Government Code 12940, subdivisions (m) and (n), do not expressly refer to persons other than the applicant or employee. However, the Court does not read these subdivisions “in isolation, instead [the Court] reads parts of a statutory scheme together and construe them in a manner that gives effect to each. [Citation]” (Id. at 1038.) Under Government Code section 12926, subdivision (o), “physical disability” includes a perception…that the person is associated with a person who has, or is perceived to have” a physical disability. (Gov.
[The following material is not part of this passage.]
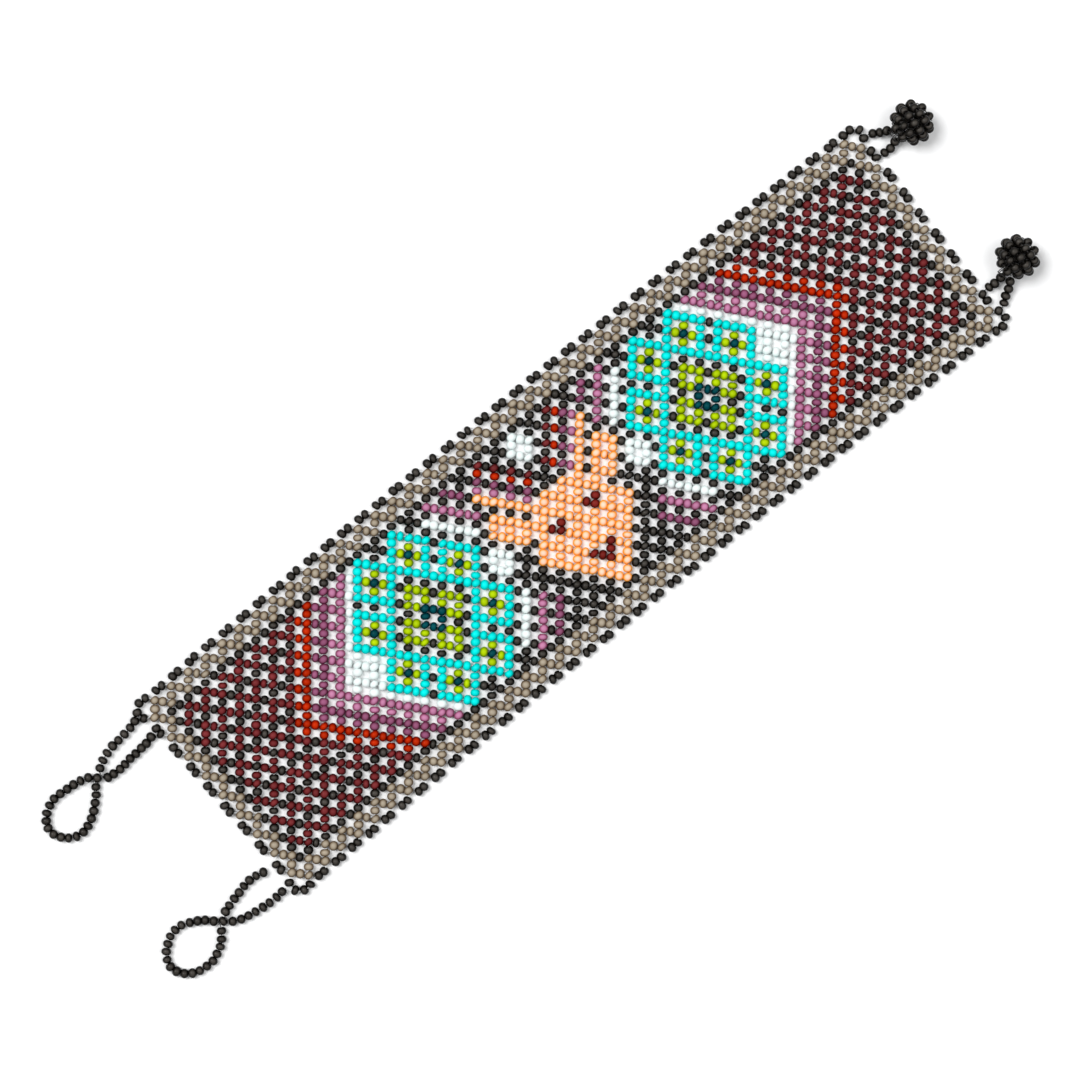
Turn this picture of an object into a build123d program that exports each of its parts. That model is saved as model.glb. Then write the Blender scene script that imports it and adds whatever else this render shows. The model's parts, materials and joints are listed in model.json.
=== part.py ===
"""Netted seed-bead bracelet: a flat band of beads on nylon thread, two beaded loops at one end and two
beaded ball buttons at the other. Millimetres, +X along the band towards the buttons, +Z up, beads on z = 0."""

import os
from math import atan2, cos, degrees, radians, sin

from build123d import *

os.makedirs("parts", exist_ok=True)

# seed bead
BEAD_D = 2.0
BEAD_L = 1.4
HOLE_D = 0.8
RIM_R = 0.62  # where the rounded side meets the flat end
SIDE_L = 0.64  # length of the widest part
THREAD_D = 0.2
THREAD_OFF = 0.15  # two rows share each knot bead's hole, this far either side of its middle

# net: half-steps along (s) and across (q) the band; a knot bead where (s + q) / 2 is odd, a link bead at odd s
STEP_X = 1.1095
STEP_Y = 1.3075
END_S = 82
EDGE_Q = 18
MID_Z = BEAD_D / 2
KNOT_REACH = 0.5  # the thread runs straight this far either side of a knot bead's middle
BOW_R = 2980  # the band lies in a shallow bow, its ends towards -Y
COLUMN_LEAN = 0.85  # degrees that the columns lean towards -X

# pairs of black beads that close each notch of the edge
EDGE_PAIR = 0.95
EDGE_PAIR_OUT = 1.42
EDGE_PAIR_TILT = 20
END_PAIR = 1.0
END_PAIR_OUT = 1.27
CORNER = [(89.8, 25.1), (91.5, 25.2), (92.95, 24.05), (92.72, 22.12)]
CORNER_GAP = 0.8  # the corner's thread turns into a knot bead this far from its middle

# the band bends at these columns, whose knot beads' holes lie across the band
FOLDS = [8, 24, 40, 56, 72]

# loops, as X, Y of the bead middles: the crossing bead, the run out to it, round the far end, and the run back
LOOP_P = (
    (-108.5, 17.3),
    [(-95.5, 21.5), (-98.1, 20.8), (-101.0, 20.5), (-104.3, 19.8), (-107.0, 18.55)],
    [
        (-110.0, 18.55),
        (-112.9, 19.2),
        (-116.0, 19.5),
        (-119.1, 19.2),
        (-121.5, 17.7),
        (-122.8, 15.7),
        (-122.2, 13.0),
        (-120.4, 11.2),
        (-117.4, 10.5),
        (-114.9, 11.5),
        (-112.6, 13.1),
        (-110.0, 16.05),
    ],
    [(-107.0, 16.05), (-104.4, 15.8), (-101.4, 16.1), (-98.5, 16.3), (-95.0, 16.9)],
)
LOOP_N = (
    (-107.0, -21.2),
    [(-94.5, -18.6), (-97.4, -18.1), (-100.2, -18.5), (-103.0, -19.2), (-105.5, -19.95)],
    [
        (-108.5, -19.95),
        (-110.5, -18.3),
        (-112.9, -17.0),
        (-115.8, -16.5),
        (-118.2, -17.5),
        (-120.4, -19.5),
        (-121.1, -21.9),
        (-119.9, -24.4),
        (-117.5, -25.9),
        (-114.3, -26.2),
        (-111.5, -25.3),
        (-108.5, -22.45),
    ],
    [(-105.5, -22.45), (-103.1, -23.4), (-100.0, -23.9), (-97.0, -24.2), (-93.9, -24.1)],
)
STRAND_PITCH = 1.5
EYE_PITCH = 1.6
CROSS_REACH = 0.85  # the threads turn into the crossing bead this far from its middle
BEAD_REACH = 0.6  # on loops and buttons the thread runs straight this far either side of a bead's middle
ROOT_REACH = 0.95  # from a strand's first bead middle back to where its thread comes out of the band

# ball buttons: the middle of each ball, and its two strands as X, Y, Z of their bead middles
BALL_R = 3.68  # to the bead middles
BALL_Z = BALL_R + BEAD_D / 2
BALL_P = (102.3, 17.0)
BALL_N = (101.8, -17.4)
STRANDS_P = [
    [(94.95, 20.3, 1.02), (96.2, 19.6, 1.5), (97.5, 18.9, 2.2)],
    [(94.4, 15.8, 1.02), (95.9, 15.85, 1.3), (97.4, 16.2, 2.0)],
]
STRANDS_N = [
    [(93.75, -18.6, 1.02), (95.25, -18.65, 1.3), (96.8, -18.55, 1.95)],
    [(94.1, -23.0, 1.02), (95.35, -22.15, 1.3), (96.65, -21.4, 1.75), (97.7, -20.3, 2.5)],
]
BALL_RINGS = [(-66, 4), (-33, 11), (0, 13), (33, 11), (66, 4)]  # latitude about X and number of beads
BALL_STEP = 2.5  # latitude between a ring and where its thread goes on to the next ring
BALL_MOUTH = 4.9  # from the ball's middle to where its strands enter, towards the band
TIE_KNOT_D = 0.8
TIE_KNOT_X = 1.6  # from the ball's middle, towards the band

# colour of every bead. K black, T taupe, M maroon, O orange, P purple, L lilac, W white, Q turquoise, G green,
# B teal, C peach, R dark red. The centre section by rows across, from the middle of the band outwards.
CENTRE = {
    -14: "WKMKPLK",
    -13: "WKKKOKKPKLKKK",
    -12: "WMPPLW",
    -11: "WKKOKLKKLKWK",
    -10: "WMPCLW",
    -9: "KKOKLCKLKWK",
    -8: "MPCLW",
    -7: "KOKLCKKKWK",
    -6: "KPCCW",
    -5: "KKLCKCCKK",
    -4: "CCCC",
    -3: "CCCKCCCKK",
    -2: "CCCCW",
    -1: "CCCCCCKWWK",
    0: "CCCWW",
    1: "CRRCKKKWWK",
    2: "CRCKW",
    3: "CCCCCKKKK",
    4: "CCCK",
    5: "CCCCCKKKK",
    6: "CCCKW",
    7: "CCCCKKKKWK",
    8: "RCKLW",
    9: "RCCKKKKLKWK",
    10: "RCKPLW",
    11: "CCKKKKPKLKWK",
    12: "CKKPLW",
    13: "CKKKKKKPKLKKK",
    14: "CKKKPLK",
}
FLOWER_S = 32  # middle of each flower, in half-steps from the middle of the band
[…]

Code §12926, subd. (o).) “In other words, association with a physically disabled person appears to be itself a disability under FEHA. Like the many other definitions set forth in section 12926, this definition of a physical disability applies ‘in connection with unlawful practices [under FEHA], unless a different meaning clearly appears from the context.’” (Castro-Ramirez, 2 Cal.App.5th at 1038.) Accordingly, when FEHA “requires employers to reasonably accommodate the ‘known physical or mental disability of an applicant or employee’” and engage in a timely, good faith, interactive process to determine effective reasonable accommodations, “read in conjunction with other relevant provisions, [subdivisions (m) and (n)] may reasonably be interpreted to require accommodation based on the employee’s association with a physically disabled person.” (Id. at 1038–1039; See also Gov. Code § 12940, subds. (m) and (n).)

 

Based on the foregoing, the Court declines to determine, on demurrer, that Plaintiff cannot, as a matter of law, assert causes of action for failure to provide reasonable accommodations and failure to engage in good faith interactive process under FEHA based on Moving Defendants’ alleged failure to accommodate her request to allow her to work from home to care for her partner, and Moving Defendants’ alleged failure to engage in the interactive process when they denied her request. Accordingly, the Court overrules Moving Defendants’ demurrer against Plaintiff’s sixth and seventh causes of action.

 

CONCLUSION 

 

The demurrer is overruled. Moving Defendants to file their answer to Plaintiff’s complaint within 20 days.